H. K. - Je le répète : il faudra des années pour que la France parvienne à effacer de la conscience collective des Irakiens l'effet très négatif de son comportement lors de la libération de leur pays. Inutile de dire que si la France s'avisait de commettre la même erreur à l'égard du régime islamique iranien, son image dans la région ne ferait que se détériorer encore davantage : tout comme les Irakiens, les Iraniens ne seraient pas facilement disposés à l'exonérer de cette complaisance coupable.
N. E. - Vous avez qualifié de " libération " l'intervention anglo-américaine en Irak.
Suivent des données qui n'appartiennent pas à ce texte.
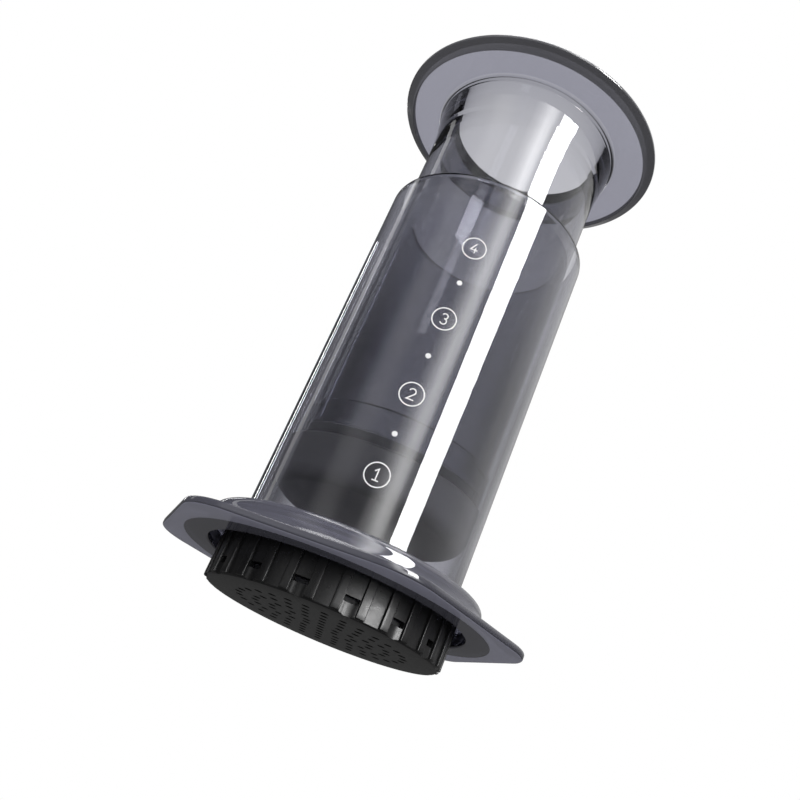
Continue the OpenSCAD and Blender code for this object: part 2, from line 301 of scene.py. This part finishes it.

Vous êtes même allé jusqu'à ajouter que vous accueilleriez avec joie une intervention similaire en Iran si elle aboutissait à la libération de ce pays. Pourquoi ?
H. K. - Parce que l'Iran souhaite être libéré et que c'est seulement dans la liberté qu'il sera à même de résoudre toutes les difficultés auxquelles il est confronté. La liberté importe aux Iraniens encore plus que leur pain quotidien ! Ils la souhaitent à un tel point qu'il est devenu accessoire, aujourd'hui, de se demander comment elle sera obtenue dans les faits.
N. E. - Dans cette perspective, quel rôle envisagez-vous pour vous-même ?
H. K. - Je souhaite contribuer à rassembler les forces et les initiatives allant dans le sens de la création d'un Etat laïque et démocratique. Il est impératif de faire en sorte que l'ensemble de la société iranienne puisse opérer un véritable choix politique. Je le répète avec force une dernière fois : il est urgent d'organiser un référendum pour dire oui ou non à la République islamique d'Iran.